'''
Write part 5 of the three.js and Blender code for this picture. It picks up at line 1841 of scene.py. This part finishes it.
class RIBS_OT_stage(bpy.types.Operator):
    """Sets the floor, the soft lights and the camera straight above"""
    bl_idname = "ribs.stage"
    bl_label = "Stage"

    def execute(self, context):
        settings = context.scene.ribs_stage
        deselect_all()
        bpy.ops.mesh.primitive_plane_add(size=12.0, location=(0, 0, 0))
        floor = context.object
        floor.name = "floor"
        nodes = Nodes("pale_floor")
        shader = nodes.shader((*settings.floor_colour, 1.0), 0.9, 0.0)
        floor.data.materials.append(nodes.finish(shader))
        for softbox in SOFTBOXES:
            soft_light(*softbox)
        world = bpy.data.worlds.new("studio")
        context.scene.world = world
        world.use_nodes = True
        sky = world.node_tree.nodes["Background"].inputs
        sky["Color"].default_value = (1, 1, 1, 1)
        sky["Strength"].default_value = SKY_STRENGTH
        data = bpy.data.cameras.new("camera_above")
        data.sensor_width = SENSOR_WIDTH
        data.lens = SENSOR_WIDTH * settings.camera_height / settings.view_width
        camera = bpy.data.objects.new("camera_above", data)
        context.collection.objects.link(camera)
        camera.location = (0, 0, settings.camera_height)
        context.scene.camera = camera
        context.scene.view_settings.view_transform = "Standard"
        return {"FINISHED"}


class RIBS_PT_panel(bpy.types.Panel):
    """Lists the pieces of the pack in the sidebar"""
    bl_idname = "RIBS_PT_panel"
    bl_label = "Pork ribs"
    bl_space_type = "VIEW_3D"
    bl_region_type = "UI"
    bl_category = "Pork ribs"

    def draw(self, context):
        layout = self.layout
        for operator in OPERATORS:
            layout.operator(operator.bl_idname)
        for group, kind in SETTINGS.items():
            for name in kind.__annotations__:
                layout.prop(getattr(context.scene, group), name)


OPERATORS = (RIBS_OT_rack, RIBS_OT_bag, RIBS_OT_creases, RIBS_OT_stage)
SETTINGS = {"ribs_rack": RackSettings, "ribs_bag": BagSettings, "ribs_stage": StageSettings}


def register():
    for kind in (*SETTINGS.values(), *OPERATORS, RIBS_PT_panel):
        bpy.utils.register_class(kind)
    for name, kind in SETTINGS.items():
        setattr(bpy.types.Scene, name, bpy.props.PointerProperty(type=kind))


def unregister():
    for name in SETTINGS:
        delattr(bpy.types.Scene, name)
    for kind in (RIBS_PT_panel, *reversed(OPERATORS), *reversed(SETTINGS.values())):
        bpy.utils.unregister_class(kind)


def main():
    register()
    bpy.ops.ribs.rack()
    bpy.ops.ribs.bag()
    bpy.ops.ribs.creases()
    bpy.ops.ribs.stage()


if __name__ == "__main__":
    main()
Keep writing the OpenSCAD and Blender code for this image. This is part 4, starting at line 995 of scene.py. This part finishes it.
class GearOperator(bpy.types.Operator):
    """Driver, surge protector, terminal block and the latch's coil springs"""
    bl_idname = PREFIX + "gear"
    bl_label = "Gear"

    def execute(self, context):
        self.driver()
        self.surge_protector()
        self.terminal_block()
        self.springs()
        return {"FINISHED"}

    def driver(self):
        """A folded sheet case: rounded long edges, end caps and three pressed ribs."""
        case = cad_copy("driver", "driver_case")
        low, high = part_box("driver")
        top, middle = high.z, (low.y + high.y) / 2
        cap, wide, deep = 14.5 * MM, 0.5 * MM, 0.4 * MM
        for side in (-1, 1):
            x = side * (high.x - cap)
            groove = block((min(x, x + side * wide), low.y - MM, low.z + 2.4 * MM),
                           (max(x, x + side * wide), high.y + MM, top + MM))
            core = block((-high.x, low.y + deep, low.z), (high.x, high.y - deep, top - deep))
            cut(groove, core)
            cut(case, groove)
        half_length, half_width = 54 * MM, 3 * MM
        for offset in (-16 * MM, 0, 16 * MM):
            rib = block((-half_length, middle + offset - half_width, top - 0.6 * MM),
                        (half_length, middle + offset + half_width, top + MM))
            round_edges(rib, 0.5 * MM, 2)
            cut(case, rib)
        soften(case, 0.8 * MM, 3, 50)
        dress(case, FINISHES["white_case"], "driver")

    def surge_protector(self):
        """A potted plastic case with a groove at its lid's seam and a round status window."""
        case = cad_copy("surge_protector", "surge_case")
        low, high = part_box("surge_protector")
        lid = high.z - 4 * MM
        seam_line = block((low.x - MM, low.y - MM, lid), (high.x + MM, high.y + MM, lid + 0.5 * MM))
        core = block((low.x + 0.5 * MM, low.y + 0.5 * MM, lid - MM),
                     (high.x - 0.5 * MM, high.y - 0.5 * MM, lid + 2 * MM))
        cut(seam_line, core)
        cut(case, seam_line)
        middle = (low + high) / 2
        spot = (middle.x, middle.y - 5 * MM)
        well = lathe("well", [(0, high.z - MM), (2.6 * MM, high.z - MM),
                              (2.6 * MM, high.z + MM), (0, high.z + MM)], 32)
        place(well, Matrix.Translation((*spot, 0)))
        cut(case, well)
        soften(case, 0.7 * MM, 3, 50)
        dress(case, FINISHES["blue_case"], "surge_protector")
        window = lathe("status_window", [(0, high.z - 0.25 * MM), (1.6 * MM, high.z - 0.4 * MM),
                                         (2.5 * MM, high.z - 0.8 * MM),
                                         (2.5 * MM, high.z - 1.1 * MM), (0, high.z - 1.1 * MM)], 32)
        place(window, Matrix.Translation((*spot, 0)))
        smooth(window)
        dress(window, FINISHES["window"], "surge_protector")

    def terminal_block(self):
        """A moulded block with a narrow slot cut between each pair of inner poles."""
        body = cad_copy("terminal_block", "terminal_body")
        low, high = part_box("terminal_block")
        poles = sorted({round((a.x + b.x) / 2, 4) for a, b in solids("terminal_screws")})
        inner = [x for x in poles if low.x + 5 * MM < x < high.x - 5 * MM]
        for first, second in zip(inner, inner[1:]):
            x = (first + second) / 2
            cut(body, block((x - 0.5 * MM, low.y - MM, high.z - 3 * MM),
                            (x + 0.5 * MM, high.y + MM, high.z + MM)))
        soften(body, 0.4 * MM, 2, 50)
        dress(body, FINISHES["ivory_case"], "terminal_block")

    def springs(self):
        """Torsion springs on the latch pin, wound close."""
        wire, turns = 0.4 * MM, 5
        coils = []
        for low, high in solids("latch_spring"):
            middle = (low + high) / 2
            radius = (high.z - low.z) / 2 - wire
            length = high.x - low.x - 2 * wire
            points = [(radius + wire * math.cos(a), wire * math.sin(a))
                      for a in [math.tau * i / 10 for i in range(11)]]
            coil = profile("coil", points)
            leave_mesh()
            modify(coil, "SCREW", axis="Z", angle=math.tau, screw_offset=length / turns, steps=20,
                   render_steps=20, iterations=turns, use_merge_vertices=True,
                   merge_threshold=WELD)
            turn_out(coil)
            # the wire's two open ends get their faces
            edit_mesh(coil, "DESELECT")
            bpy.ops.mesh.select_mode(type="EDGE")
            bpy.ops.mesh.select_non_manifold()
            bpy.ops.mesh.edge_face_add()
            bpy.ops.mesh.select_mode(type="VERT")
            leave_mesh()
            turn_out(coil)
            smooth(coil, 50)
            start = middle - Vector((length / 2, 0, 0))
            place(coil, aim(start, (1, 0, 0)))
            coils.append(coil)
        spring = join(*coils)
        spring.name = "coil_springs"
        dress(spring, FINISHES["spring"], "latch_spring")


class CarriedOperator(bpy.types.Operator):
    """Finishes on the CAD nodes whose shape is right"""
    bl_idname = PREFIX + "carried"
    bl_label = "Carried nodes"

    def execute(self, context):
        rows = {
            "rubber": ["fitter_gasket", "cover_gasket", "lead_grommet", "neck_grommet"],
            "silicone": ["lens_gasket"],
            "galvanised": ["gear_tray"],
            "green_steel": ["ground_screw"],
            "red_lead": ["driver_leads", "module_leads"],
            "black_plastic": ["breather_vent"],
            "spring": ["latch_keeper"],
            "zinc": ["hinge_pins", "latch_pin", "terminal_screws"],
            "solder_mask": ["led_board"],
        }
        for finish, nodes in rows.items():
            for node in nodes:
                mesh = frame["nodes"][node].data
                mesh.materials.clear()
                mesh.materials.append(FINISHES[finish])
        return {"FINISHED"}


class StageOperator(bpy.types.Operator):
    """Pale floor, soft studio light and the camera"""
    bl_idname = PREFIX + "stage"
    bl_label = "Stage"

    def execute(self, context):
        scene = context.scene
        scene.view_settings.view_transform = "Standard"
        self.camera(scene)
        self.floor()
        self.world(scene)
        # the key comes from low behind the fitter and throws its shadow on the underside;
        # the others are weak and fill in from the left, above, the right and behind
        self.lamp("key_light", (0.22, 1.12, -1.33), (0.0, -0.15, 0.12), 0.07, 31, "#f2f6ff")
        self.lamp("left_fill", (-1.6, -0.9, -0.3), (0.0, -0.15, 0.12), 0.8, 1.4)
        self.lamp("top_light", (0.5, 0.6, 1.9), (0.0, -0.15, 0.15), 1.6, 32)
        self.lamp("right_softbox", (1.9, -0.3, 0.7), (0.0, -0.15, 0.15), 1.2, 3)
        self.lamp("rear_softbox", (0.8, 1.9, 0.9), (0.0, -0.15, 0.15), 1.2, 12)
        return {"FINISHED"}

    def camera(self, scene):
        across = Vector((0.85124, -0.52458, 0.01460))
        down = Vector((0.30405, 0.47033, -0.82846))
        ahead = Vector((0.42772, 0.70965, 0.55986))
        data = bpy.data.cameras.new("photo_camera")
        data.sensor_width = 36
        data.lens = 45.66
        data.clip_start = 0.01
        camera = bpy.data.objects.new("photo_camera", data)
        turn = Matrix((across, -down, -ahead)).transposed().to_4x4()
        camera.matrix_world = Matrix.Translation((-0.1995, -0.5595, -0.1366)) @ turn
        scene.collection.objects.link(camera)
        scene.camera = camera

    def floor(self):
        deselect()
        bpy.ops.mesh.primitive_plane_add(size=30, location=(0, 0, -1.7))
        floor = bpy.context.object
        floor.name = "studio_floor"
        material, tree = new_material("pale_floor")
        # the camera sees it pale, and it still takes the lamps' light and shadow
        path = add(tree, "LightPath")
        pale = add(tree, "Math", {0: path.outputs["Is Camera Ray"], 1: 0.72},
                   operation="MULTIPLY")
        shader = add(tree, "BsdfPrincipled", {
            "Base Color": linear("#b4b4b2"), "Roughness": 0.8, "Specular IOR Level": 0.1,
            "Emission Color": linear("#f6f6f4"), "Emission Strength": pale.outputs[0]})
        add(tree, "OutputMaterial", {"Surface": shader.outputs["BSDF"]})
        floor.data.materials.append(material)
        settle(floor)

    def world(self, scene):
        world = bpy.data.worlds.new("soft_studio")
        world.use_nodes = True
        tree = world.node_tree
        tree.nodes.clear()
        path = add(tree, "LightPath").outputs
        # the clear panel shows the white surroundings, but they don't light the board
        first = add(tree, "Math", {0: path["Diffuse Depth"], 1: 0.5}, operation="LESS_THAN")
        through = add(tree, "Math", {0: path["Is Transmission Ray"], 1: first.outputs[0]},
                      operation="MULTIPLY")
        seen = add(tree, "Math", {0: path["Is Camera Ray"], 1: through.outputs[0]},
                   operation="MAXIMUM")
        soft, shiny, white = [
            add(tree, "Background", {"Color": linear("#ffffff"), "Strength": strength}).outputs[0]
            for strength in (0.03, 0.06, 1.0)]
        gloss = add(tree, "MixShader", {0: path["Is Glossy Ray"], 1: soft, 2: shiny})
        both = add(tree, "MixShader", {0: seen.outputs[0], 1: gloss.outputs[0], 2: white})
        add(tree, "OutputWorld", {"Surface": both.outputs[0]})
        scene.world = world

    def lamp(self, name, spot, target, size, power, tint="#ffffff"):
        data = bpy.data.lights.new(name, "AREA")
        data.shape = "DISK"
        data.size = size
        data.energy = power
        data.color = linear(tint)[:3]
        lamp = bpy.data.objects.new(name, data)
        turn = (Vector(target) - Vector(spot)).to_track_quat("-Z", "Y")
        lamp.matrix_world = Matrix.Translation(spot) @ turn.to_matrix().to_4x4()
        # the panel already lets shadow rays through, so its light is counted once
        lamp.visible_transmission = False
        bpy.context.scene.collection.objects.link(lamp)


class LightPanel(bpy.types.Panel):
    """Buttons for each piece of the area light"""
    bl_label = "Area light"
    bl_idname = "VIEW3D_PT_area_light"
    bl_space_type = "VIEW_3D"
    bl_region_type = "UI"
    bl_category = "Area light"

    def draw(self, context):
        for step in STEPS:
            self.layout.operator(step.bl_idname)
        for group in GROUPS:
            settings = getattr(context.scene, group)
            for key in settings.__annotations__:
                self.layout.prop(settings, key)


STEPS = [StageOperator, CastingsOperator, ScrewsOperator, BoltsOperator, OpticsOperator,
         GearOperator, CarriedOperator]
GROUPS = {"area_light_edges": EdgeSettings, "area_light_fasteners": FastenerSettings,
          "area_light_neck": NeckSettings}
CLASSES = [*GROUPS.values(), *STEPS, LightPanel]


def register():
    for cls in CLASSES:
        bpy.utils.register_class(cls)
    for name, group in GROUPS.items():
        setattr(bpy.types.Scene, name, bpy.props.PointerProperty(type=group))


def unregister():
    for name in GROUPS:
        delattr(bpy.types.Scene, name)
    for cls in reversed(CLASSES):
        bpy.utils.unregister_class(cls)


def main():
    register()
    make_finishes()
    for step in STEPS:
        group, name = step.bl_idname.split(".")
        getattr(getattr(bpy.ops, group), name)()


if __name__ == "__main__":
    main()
'''
Lines that include the word "Blender" are to be extracted from the data above.

== Exercise output ==
Write part 5 of the three.js and Blender code for this picture. It picks up at line 1841 of scene.py. This part finishes it.
Keep writing the OpenSCAD and Blender code for this image. This is part 4, starting at line 995 of scene.py. This part finishes it.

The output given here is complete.